Determined not to waste money on a frivolous pursuit, my mother paid $15 for a flute she found in a garage sale. That old Artley sat in my room smelling like a drawer full of tarnished silverware. The case was worn and the felt inside had oil stains from fingers and key oil. Dirt and dust may have blackened the case, but the flute, battered, pitted, and simply wonderful, held my interest all summer. When my mother was not paying attention, I would take it out and blow another C-sharp. Pushing down the keys improperly just made for worse sounding C-sharps: I tried anyway. I could not wait for school to start so I could learn to play.

I was so talented on the flute, better than almost every other sixth grader. I was one of the best players of any instrument in beginner band, period. And, I needed to be the best at something.

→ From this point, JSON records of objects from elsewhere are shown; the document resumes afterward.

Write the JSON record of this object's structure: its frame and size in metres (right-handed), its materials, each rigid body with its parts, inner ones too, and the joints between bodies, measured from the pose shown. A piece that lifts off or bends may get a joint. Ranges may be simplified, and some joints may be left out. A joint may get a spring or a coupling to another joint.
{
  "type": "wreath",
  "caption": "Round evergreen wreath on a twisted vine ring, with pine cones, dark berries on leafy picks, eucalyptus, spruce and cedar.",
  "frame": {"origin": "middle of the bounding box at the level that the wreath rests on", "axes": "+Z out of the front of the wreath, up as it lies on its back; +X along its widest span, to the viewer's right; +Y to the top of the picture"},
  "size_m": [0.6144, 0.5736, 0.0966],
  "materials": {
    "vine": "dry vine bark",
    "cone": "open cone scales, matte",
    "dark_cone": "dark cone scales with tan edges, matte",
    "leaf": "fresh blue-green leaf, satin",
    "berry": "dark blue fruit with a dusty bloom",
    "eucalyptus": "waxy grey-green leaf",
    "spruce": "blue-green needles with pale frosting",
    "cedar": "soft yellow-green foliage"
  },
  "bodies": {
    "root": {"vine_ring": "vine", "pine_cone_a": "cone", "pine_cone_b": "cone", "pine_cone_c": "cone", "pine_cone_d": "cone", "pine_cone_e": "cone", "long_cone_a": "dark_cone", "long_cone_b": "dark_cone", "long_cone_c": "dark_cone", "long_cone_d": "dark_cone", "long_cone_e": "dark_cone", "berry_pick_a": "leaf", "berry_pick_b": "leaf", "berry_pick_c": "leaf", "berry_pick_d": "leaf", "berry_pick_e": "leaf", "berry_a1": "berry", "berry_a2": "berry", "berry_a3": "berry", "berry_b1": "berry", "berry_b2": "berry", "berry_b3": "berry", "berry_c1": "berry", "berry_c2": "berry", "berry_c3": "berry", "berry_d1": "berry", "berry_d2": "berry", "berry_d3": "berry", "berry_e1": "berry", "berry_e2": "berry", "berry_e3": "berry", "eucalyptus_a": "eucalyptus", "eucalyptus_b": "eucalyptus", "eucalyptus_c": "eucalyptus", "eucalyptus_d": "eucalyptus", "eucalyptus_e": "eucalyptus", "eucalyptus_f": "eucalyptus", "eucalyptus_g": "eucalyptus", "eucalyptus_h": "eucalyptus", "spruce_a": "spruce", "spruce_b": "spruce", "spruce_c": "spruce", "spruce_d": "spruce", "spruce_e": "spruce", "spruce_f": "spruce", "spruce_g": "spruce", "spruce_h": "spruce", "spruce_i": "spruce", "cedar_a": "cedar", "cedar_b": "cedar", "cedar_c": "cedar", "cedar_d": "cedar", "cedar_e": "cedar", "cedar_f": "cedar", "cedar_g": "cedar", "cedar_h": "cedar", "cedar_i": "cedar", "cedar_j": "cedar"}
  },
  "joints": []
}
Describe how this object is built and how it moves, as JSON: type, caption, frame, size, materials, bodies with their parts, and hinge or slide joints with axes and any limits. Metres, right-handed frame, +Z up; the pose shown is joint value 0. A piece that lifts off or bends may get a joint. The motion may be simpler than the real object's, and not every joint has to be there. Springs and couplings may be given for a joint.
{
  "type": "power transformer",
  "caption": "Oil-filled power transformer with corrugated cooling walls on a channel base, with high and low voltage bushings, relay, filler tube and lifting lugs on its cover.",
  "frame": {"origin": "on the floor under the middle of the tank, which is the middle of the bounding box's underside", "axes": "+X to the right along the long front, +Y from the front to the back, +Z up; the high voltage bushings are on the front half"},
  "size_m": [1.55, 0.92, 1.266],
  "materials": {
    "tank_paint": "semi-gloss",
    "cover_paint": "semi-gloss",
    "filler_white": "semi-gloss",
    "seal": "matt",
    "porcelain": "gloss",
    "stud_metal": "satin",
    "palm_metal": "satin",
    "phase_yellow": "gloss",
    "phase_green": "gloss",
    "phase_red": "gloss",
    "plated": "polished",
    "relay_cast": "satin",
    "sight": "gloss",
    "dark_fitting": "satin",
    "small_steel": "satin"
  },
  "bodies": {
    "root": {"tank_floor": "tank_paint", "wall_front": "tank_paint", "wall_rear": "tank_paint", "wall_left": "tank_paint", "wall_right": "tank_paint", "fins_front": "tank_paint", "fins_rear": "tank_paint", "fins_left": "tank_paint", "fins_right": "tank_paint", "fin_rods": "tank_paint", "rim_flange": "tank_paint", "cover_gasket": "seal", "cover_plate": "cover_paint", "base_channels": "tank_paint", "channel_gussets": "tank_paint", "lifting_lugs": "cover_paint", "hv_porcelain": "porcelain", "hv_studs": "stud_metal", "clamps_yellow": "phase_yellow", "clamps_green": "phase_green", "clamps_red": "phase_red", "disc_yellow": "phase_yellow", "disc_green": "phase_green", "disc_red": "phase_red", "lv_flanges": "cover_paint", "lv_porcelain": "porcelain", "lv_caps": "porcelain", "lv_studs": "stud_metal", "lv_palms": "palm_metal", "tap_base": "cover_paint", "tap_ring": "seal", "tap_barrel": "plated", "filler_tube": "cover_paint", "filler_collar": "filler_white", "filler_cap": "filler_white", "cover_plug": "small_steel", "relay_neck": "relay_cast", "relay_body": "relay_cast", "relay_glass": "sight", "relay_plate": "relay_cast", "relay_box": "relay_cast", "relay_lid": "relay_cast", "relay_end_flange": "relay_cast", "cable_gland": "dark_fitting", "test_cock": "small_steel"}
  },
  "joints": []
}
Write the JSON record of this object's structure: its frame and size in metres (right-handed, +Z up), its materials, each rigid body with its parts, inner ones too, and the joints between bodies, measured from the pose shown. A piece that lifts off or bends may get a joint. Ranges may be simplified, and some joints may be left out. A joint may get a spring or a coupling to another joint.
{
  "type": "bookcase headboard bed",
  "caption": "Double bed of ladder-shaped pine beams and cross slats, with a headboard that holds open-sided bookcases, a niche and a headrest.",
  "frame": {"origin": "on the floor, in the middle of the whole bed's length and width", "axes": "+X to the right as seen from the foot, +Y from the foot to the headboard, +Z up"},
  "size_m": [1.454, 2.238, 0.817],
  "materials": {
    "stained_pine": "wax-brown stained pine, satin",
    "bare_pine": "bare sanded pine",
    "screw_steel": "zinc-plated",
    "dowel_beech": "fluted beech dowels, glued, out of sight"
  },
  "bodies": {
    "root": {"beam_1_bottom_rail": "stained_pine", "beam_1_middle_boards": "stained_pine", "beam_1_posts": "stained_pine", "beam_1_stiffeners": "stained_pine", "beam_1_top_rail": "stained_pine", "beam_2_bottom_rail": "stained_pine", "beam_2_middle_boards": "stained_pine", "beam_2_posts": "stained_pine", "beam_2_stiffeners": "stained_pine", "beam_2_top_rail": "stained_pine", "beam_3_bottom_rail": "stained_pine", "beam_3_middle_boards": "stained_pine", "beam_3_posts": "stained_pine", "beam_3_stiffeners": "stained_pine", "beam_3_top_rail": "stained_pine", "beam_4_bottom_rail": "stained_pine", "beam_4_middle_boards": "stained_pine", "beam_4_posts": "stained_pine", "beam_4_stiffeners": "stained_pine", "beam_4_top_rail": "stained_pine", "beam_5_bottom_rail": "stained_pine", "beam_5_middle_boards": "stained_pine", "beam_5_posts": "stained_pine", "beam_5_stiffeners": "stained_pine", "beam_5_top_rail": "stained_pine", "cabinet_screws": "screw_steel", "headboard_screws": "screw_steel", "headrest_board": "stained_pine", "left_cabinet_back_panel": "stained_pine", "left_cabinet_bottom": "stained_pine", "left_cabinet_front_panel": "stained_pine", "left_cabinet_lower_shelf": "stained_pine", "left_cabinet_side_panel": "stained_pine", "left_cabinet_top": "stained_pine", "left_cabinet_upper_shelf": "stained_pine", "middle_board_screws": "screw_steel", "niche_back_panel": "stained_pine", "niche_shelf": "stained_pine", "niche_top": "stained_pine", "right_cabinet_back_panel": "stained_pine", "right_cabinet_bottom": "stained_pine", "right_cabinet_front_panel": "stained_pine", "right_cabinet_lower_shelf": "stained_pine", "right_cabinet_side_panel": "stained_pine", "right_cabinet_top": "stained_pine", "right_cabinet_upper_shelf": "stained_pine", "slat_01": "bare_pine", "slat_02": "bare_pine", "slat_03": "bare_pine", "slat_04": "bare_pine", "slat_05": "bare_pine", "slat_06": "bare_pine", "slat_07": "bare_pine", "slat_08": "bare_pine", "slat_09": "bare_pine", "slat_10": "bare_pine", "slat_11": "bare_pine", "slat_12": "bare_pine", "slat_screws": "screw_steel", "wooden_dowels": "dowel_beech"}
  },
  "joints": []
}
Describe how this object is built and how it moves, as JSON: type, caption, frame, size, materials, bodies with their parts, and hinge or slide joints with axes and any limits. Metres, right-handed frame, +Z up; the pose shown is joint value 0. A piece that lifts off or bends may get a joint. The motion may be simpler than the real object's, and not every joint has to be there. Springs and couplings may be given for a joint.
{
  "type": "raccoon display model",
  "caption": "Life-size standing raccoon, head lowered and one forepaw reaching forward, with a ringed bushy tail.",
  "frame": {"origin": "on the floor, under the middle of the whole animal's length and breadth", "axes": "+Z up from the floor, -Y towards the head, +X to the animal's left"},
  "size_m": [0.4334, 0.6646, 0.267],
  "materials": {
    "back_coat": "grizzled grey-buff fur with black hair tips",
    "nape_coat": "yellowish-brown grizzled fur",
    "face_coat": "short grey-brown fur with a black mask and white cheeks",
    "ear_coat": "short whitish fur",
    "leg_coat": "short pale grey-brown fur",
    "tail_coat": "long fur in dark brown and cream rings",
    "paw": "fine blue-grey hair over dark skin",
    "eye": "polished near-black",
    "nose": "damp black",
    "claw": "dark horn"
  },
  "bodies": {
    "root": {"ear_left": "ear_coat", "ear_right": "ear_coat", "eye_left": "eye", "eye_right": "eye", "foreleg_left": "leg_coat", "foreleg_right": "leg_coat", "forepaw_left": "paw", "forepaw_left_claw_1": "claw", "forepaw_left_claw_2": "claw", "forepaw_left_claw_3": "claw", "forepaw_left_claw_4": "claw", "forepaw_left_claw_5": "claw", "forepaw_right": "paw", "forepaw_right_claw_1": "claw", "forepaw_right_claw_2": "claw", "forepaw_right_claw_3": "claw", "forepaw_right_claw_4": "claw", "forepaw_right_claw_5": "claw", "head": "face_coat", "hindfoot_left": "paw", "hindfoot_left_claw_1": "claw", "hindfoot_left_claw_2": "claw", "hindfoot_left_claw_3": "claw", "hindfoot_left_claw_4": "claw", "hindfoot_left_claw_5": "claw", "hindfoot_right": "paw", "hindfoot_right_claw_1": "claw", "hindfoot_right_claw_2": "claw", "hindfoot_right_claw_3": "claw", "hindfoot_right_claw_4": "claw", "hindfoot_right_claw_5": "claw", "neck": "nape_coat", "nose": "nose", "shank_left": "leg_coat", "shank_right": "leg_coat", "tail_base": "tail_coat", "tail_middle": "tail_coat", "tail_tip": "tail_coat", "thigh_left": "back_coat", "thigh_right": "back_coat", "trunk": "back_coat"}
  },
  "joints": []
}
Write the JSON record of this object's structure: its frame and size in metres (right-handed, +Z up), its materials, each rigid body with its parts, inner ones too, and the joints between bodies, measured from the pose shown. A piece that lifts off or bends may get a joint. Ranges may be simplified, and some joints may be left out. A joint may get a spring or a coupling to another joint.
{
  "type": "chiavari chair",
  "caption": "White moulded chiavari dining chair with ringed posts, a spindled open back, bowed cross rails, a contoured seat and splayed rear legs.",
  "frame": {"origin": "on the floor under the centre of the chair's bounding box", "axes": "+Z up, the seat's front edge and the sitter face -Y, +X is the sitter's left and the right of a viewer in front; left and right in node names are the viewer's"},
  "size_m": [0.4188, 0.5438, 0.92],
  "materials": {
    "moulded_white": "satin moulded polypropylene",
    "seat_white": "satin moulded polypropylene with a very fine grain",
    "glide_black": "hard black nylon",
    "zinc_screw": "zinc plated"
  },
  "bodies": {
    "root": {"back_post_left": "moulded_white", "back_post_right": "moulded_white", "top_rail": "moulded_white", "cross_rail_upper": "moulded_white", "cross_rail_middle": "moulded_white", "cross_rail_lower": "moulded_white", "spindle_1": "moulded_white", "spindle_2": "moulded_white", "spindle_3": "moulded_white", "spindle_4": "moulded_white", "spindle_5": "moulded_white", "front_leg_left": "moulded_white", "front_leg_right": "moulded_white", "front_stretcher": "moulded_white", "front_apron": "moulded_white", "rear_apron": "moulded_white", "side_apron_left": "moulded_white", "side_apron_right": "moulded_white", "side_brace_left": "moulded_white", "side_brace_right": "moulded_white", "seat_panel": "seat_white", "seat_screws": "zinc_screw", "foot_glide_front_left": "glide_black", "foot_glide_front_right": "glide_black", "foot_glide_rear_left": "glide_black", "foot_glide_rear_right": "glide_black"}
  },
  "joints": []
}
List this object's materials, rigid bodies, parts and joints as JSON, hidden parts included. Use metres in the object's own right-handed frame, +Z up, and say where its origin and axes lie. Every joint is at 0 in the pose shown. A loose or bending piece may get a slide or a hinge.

My life was a façade, whose building blocks were a pretense of being happy and normal. At home, unspeakable abuse occurred to me almost daily. Whether I was beaten or sexually abused, fear was such a constant in my life that I didn’t even recognize it. Feeling anxious was where I started the day. To me, being scared only meant being suddenly surprised. I only noticed abject fear, the kind so significant that you can taste the adrenaline in your mouth.

Cruel, harsh words were the diet I consumed. My father’s rage manifested in brutality, both in actions and in speech. The rest of us hid the darkness. I was instructed to keep our family’s personal business at home, and I was an obedient, albeit lonely child.

My family seemed normal to others, or tried to appear that way. Like many women during that time, my mom stayed home and took care of the house and the kids. My dad had a forty-hour job at a plant, making a decent wage and benefits. Later on, he added a side business and my mom helped run it. My sibling and I were scouts, played sports, went to church, and joined in numerous extra-curricular activities. At home, we suffered.

School was my refuge. The Band Hall became my home. Band members were my family. My flute was salvation.

If there is one point in my life that I can definitively say, “That changed the very fabric of who I am,” it was that moment in fifth grade when Mr. Wallace held up a flute. It called to me.

I became completely awakened to the beauty of the flute: the timbre, the feeling of holding it unsteadily in my smaller hands, the sensation of vibrating silver beneath my fingers, the large gulps of air I inhaled to make it sound, the feeling of exhaling through a carefully formed embouchure. I breathed life into that instrument. In return, it breathed healing and restoration into me. It tethered me to my fragile humanity and kept me whole.

I questioned my worth as a human being so often that I didn’t realize I was asking the question. But, when I picked up my instrument, put it to my lips, rested it on my chin, and air left my body to animate it, I knew who I was. I felt a deeper sense of self, a connection to beauty and goodness. In dark moments, being a flutist was enough to ground me and inspire me.

Sometimes, I try to imagine who I would be had I not become a flutist and it is not possible. I would not be who I am without my flute. As I have grown and healed from the horror that was my childhood, I have discovered other wonderful parts of myself that make me who I am. My best self was born, however, with a silver tube, outfitted with keys, levers, and wonder. Over forty years later, I still play. I still love it.